▶ _Entries_:
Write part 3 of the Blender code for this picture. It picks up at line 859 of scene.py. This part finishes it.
...
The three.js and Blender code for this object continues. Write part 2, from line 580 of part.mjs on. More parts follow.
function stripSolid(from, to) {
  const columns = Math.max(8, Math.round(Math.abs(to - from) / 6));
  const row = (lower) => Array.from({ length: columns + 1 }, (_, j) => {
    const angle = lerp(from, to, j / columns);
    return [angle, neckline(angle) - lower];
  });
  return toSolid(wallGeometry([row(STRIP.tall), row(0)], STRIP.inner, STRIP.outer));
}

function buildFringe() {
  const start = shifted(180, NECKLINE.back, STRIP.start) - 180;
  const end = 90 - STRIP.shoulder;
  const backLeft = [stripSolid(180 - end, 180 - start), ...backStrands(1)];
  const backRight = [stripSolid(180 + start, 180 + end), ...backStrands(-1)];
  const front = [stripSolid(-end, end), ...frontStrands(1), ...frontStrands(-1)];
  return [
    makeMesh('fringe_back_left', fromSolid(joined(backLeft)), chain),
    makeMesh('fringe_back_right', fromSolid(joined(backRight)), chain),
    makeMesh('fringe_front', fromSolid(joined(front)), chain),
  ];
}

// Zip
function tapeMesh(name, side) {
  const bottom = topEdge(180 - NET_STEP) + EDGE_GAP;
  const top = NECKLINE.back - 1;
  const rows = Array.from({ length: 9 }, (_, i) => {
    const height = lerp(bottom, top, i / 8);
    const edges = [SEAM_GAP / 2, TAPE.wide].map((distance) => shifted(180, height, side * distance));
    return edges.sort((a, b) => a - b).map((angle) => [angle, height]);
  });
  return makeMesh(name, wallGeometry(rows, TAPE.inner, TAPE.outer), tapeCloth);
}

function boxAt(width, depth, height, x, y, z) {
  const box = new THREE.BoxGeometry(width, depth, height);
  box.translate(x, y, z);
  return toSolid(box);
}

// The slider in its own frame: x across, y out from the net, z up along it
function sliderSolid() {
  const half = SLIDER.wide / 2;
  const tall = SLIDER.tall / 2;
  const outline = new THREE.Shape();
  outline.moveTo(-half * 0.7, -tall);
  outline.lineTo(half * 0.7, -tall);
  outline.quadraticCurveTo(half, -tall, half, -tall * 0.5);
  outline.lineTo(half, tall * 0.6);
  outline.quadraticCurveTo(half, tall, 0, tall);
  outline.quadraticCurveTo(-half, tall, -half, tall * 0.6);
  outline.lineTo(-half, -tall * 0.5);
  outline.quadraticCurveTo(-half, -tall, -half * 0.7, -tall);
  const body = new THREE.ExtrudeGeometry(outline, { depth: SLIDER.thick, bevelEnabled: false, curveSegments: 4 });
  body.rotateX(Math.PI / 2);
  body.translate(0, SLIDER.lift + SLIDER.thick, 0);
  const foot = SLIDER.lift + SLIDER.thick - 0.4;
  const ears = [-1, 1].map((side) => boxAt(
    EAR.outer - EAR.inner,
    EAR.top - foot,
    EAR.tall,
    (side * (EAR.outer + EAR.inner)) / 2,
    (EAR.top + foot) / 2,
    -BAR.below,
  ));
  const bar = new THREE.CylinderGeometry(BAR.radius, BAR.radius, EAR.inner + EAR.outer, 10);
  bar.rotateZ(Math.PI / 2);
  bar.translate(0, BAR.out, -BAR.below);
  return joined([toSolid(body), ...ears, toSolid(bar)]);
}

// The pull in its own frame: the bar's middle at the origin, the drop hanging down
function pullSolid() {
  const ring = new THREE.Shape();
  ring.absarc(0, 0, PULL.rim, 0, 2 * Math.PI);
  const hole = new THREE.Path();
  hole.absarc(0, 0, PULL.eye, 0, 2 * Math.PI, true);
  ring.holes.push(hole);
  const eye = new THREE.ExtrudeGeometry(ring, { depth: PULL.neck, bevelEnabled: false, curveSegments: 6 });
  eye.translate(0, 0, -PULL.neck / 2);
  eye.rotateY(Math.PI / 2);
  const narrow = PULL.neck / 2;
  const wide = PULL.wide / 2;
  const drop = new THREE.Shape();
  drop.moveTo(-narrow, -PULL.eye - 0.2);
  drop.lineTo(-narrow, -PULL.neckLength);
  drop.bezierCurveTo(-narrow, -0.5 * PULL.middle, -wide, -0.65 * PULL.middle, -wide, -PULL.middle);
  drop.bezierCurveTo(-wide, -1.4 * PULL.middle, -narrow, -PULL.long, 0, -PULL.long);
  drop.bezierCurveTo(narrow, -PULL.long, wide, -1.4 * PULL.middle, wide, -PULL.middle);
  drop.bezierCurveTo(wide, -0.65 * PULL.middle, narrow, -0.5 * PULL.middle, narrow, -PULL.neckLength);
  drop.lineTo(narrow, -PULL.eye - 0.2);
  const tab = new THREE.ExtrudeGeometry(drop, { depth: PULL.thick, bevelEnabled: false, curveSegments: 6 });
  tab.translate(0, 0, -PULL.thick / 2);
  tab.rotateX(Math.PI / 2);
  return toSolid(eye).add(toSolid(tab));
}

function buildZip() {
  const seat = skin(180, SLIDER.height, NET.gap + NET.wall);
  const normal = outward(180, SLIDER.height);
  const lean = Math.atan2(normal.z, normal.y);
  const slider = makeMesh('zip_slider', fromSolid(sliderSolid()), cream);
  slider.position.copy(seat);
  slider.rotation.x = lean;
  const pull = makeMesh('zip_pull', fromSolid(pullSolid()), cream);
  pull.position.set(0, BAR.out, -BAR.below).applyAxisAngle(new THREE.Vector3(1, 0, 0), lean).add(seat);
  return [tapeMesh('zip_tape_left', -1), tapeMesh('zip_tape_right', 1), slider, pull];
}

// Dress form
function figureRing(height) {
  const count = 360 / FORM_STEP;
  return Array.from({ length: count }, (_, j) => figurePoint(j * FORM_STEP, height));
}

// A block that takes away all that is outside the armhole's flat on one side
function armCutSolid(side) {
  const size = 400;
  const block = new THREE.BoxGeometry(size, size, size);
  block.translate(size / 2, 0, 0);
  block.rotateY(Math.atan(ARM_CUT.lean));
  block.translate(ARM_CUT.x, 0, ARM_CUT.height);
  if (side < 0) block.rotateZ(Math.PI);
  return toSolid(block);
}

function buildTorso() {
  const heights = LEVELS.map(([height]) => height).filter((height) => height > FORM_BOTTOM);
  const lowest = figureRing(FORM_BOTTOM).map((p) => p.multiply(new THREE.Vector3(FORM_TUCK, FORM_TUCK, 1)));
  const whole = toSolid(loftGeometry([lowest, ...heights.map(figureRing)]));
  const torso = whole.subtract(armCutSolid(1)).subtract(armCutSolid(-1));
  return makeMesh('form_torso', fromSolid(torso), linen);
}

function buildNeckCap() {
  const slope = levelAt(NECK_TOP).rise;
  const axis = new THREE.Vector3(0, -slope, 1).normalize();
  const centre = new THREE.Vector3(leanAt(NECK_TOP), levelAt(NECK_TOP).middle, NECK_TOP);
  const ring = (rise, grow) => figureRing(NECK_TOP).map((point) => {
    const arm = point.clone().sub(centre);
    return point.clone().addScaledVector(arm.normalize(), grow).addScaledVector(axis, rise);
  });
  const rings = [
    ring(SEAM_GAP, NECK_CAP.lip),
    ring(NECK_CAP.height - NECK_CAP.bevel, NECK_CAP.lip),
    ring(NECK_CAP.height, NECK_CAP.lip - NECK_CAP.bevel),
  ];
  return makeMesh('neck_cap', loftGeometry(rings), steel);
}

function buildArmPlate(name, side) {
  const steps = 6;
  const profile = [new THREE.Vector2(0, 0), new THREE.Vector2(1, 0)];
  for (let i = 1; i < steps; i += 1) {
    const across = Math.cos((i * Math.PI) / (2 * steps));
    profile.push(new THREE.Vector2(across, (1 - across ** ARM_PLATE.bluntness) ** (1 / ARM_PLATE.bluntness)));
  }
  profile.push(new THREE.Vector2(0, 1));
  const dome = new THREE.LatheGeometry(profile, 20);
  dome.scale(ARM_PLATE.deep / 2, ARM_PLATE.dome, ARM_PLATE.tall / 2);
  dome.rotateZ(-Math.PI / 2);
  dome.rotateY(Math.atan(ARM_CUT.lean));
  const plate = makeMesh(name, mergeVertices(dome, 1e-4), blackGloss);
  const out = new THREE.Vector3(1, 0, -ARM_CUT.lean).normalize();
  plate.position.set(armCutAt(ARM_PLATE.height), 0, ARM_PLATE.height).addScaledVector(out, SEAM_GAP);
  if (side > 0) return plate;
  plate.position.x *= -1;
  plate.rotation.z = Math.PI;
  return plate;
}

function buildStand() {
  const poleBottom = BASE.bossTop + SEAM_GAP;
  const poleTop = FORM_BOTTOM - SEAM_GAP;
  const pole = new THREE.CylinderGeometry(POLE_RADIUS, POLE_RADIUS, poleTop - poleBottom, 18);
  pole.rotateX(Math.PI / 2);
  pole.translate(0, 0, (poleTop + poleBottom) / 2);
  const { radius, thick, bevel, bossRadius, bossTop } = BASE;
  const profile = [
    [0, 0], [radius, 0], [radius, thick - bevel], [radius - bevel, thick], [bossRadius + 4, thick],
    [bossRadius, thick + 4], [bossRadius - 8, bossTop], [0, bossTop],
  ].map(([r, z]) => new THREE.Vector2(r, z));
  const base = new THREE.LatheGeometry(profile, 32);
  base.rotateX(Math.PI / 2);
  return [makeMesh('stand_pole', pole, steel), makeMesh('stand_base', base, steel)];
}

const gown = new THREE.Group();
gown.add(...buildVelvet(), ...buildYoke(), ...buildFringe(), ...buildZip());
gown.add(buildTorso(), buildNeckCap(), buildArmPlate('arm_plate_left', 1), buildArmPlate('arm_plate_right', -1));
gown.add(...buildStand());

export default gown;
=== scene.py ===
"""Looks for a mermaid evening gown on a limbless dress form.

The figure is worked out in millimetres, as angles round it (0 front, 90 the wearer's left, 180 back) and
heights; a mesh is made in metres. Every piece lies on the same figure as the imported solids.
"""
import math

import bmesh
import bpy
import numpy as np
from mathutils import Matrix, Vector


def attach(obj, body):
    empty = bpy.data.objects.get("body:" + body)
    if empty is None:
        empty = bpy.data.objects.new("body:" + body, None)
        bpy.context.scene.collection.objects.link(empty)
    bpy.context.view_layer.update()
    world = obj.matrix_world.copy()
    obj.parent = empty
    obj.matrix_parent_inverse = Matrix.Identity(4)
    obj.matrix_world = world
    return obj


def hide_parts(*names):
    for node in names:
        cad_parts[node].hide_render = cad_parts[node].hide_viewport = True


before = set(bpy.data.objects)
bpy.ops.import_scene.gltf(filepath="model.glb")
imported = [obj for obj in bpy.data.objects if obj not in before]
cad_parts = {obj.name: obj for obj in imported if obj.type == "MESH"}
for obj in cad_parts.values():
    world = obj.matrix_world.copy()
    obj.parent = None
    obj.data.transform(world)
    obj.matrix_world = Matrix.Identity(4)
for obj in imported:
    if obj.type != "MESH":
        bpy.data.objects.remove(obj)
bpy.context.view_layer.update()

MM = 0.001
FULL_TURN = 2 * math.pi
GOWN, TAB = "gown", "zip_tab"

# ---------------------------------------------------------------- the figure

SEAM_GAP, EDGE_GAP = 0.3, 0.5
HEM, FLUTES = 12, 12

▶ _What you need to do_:
Emit only the lines from the one containing "const gown = new THREE.Group();" through the one containing "bpy.data.objects.remove(obj)", copied exactly.

▶ _Response to this exercise_:
const gown = new THREE.Group();
gown.add(...buildVelvet(), ...buildYoke(), ...buildFringe(), ...buildZip());
gown.add(buildTorso(), buildNeckCap(), buildArmPlate('arm_plate_left', 1), buildArmPlate('arm_plate_right', -1));
gown.add(...buildStand());

export default gown;
=== scene.py ===
"""Looks for a mermaid evening gown on a limbless dress form.

The figure is worked out in millimetres, as angles round it (0 front, 90 the wearer's left, 180 back) and
heights; a mesh is made in metres. Every piece lies on the same figure as the imported solids.
"""
import math

import bmesh
import bpy
import numpy as np
from mathutils import Matrix, Vector


def attach(obj, body):
    empty = bpy.data.objects.get("body:" + body)
    if empty is None:
        empty = bpy.data.objects.new("body:" + body, None)
        bpy.context.scene.collection.objects.link(empty)
    bpy.context.view_layer.update()
    world = obj.matrix_world.copy()
    obj.parent = empty
    obj.matrix_parent_inverse = Matrix.Identity(4)
    obj.matrix_world = world
    return obj


def hide_parts(*names):
    for node in names:
        cad_parts[node].hide_render = cad_parts[node].hide_viewport = True


before = set(bpy.data.objects)
bpy.ops.import_scene.gltf(filepath="model.glb")
imported = [obj for obj in bpy.data.objects if obj not in before]
cad_parts = {obj.name: obj for obj in imported if obj.type == "MESH"}
for obj in cad_parts.values():
    world = obj.matrix_world.copy()
    obj.parent = None
    obj.data.transform(world)
    obj.matrix_world = Matrix.Identity(4)
for obj in imported:
    if obj.type != "MESH":
        bpy.data.objects.remove(obj)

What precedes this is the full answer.